_SOURCE EXCERPT_

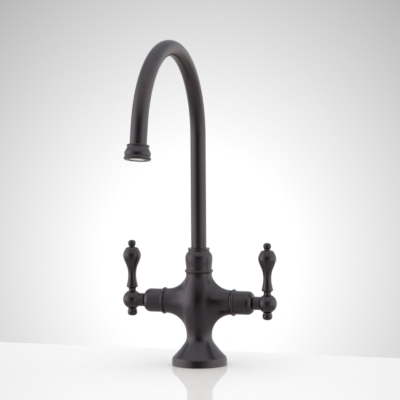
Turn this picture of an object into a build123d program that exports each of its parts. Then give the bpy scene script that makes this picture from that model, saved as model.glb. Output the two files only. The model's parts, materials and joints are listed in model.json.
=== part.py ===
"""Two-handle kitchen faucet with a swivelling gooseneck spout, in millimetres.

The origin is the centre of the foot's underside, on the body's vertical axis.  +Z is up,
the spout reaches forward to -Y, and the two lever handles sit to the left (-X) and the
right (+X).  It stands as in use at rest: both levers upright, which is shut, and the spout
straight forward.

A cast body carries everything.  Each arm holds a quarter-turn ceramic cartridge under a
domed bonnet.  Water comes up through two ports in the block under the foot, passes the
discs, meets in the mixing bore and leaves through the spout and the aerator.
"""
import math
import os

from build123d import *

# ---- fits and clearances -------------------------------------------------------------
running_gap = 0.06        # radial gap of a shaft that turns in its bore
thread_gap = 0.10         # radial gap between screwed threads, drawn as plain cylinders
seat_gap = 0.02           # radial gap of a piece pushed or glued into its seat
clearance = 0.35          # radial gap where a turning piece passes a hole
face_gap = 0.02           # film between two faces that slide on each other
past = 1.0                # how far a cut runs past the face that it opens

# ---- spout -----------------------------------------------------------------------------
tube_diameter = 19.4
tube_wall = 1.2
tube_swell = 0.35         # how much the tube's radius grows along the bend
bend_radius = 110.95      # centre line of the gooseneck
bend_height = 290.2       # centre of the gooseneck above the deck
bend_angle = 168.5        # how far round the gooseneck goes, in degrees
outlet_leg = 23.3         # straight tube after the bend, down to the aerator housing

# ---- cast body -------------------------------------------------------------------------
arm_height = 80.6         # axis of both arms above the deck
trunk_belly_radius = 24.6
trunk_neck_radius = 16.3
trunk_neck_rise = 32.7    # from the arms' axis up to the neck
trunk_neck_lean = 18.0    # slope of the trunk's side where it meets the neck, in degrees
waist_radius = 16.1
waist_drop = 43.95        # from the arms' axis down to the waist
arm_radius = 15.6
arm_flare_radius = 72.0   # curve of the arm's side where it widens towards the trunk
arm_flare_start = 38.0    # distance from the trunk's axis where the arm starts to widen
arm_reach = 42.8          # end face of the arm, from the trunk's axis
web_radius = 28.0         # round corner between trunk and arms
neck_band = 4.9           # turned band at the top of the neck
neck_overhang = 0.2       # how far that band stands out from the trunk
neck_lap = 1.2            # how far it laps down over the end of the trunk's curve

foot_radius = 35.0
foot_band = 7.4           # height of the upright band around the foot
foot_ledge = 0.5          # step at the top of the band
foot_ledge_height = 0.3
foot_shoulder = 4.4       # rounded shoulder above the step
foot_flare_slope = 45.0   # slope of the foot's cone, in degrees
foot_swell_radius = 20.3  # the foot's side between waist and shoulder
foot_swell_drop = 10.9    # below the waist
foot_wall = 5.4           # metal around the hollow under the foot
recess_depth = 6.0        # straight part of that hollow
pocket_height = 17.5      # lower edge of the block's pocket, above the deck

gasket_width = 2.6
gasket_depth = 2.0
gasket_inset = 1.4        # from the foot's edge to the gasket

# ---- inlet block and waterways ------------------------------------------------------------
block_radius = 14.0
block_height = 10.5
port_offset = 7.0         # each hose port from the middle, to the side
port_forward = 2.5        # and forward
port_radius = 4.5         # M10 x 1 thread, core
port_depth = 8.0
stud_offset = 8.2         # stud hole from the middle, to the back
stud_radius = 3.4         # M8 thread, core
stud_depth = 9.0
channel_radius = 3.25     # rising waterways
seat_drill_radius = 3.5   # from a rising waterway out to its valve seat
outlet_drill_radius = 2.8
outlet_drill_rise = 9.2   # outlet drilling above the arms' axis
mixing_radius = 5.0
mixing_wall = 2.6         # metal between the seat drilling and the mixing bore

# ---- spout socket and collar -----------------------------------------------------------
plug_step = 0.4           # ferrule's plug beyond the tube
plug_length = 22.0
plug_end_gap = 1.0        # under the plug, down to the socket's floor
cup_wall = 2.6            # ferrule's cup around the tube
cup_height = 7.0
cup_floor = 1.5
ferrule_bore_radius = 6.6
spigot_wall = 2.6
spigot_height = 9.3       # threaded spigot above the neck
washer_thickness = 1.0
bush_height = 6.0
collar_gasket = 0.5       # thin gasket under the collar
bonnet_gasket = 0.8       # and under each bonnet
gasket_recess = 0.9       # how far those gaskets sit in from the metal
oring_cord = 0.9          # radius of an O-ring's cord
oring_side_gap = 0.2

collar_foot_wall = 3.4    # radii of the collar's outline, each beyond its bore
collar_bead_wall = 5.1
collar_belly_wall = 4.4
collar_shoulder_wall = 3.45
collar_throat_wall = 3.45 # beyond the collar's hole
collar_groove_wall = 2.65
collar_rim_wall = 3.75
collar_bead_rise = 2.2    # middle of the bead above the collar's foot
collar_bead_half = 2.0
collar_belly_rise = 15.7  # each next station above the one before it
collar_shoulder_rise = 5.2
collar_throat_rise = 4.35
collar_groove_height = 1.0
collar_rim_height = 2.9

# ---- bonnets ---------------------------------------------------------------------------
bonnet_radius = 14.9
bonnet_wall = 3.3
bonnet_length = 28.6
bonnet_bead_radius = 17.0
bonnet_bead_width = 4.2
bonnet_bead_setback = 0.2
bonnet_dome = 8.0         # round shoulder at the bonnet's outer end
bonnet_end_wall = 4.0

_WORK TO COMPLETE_
Take the listing above and write it out again exactly.

_RESPONSE FOR THIS EXERCISE_
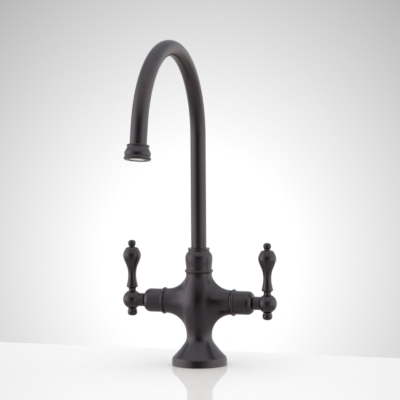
Turn this picture of an object into a build123d program that exports each of its parts. Then give the bpy scene script that makes this picture from that model, saved as model.glb. Output the two files only. The model's parts, materials and joints are listed in model.json.
=== part.py ===
"""Two-handle kitchen faucet with a swivelling gooseneck spout, in millimetres.

The origin is the centre of the foot's underside, on the body's vertical axis.  +Z is up,
the spout reaches forward to -Y, and the two lever handles sit to the left (-X) and the
right (+X).  It stands as in use at rest: both levers upright, which is shut, and the spout
straight forward.

A cast body carries everything.  Each arm holds a quarter-turn ceramic cartridge under a
domed bonnet.  Water comes up through two ports in the block under the foot, passes the
discs, meets in the mixing bore and leaves through the spout and the aerator.
"""
import math
import os

from build123d import *

# ---- fits and clearances -------------------------------------------------------------
running_gap = 0.06        # radial gap of a shaft that turns in its bore
thread_gap = 0.10         # radial gap between screwed threads, drawn as plain cylinders
seat_gap = 0.02           # radial gap of a piece pushed or glued into its seat
clearance = 0.35          # radial gap where a turning piece passes a hole
face_gap = 0.02           # film between two faces that slide on each other
past = 1.0                # how far a cut runs past the face that it opens

# ---- spout -----------------------------------------------------------------------------
tube_diameter = 19.4
tube_wall = 1.2
tube_swell = 0.35         # how much the tube's radius grows along the bend
bend_radius = 110.95      # centre line of the gooseneck
bend_height = 290.2       # centre of the gooseneck above the deck
bend_angle = 168.5        # how far round the gooseneck goes, in degrees
outlet_leg = 23.3         # straight tube after the bend, down to the aerator housing

# ---- cast body -------------------------------------------------------------------------
arm_height = 80.6         # axis of both arms above the deck
trunk_belly_radius = 24.6
trunk_neck_radius = 16.3
trunk_neck_rise = 32.7    # from the arms' axis up to the neck
trunk_neck_lean = 18.0    # slope of the trunk's side where it meets the neck, in degrees
waist_radius = 16.1
waist_drop = 43.95        # from the arms' axis down to the waist
arm_radius = 15.6
arm_flare_radius = 72.0   # curve of the arm's side where it widens towards the trunk
arm_flare_start = 38.0    # distance from the trunk's axis where the arm starts to widen
arm_reach = 42.8          # end face of the arm, from the trunk's axis
web_radius = 28.0         # round corner between trunk and arms
neck_band = 4.9           # turned band at the top of the neck
neck_overhang = 0.2       # how far that band stands out from the trunk
neck_lap = 1.2            # how far it laps down over the end of the trunk's curve

foot_radius = 35.0
foot_band = 7.4           # height of the upright band around the foot
foot_ledge = 0.5          # step at the top of the band
foot_ledge_height = 0.3
foot_shoulder = 4.4       # rounded shoulder above the step
foot_flare_slope = 45.0   # slope of the foot's cone, in degrees
foot_swell_radius = 20.3  # the foot's side between waist and shoulder
foot_swell_drop = 10.9    # below the waist
foot_wall = 5.4           # metal around the hollow under the foot
recess_depth = 6.0        # straight part of that hollow
pocket_height = 17.5      # lower edge of the block's pocket, above the deck

gasket_width = 2.6
gasket_depth = 2.0
gasket_inset = 1.4        # from the foot's edge to the gasket

# ---- inlet block and waterways ------------------------------------------------------------
block_radius = 14.0
block_height = 10.5
port_offset = 7.0         # each hose port from the middle, to the side
port_forward = 2.5        # and forward
port_radius = 4.5         # M10 x 1 thread, core
port_depth = 8.0
stud_offset = 8.2         # stud hole from the middle, to the back
stud_radius = 3.4         # M8 thread, core
stud_depth = 9.0
channel_radius = 3.25     # rising waterways
seat_drill_radius = 3.5   # from a rising waterway out to its valve seat
outlet_drill_radius = 2.8
outlet_drill_rise = 9.2   # outlet drilling above the arms' axis
mixing_radius = 5.0
mixing_wall = 2.6         # metal between the seat drilling and the mixing bore

# ---- spout socket and collar -----------------------------------------------------------
plug_step = 0.4           # ferrule's plug beyond the tube
plug_length = 22.0
plug_end_gap = 1.0        # under the plug, down to the socket's floor
cup_wall = 2.6            # ferrule's cup around the tube
cup_height = 7.0
cup_floor = 1.5
ferrule_bore_radius = 6.6
spigot_wall = 2.6
spigot_height = 9.3       # threaded spigot above the neck
washer_thickness = 1.0
bush_height = 6.0
collar_gasket = 0.5       # thin gasket under the collar
bonnet_gasket = 0.8       # and under each bonnet
gasket_recess = 0.9       # how far those gaskets sit in from the metal
oring_cord = 0.9          # radius of an O-ring's cord
oring_side_gap = 0.2

collar_foot_wall = 3.4    # radii of the collar's outline, each beyond its bore
collar_bead_wall = 5.1
collar_belly_wall = 4.4
collar_shoulder_wall = 3.45
collar_throat_wall = 3.45 # beyond the collar's hole
collar_groove_wall = 2.65
collar_rim_wall = 3.75
collar_bead_rise = 2.2    # middle of the bead above the collar's foot
collar_bead_half = 2.0
collar_belly_rise = 15.7  # each next station above the one before it
collar_shoulder_rise = 5.2
collar_throat_rise = 4.35
collar_groove_height = 1.0
collar_rim_height = 2.9

# ---- bonnets ---------------------------------------------------------------------------
bonnet_radius = 14.9
bonnet_wall = 3.3
bonnet_length = 28.6
bonnet_bead_radius = 17.0
bonnet_bead_width = 4.2
bonnet_bead_setback = 0.2
bonnet_dome = 8.0         # round shoulder at the bonnet's outer end
bonnet_end_wall = 4.0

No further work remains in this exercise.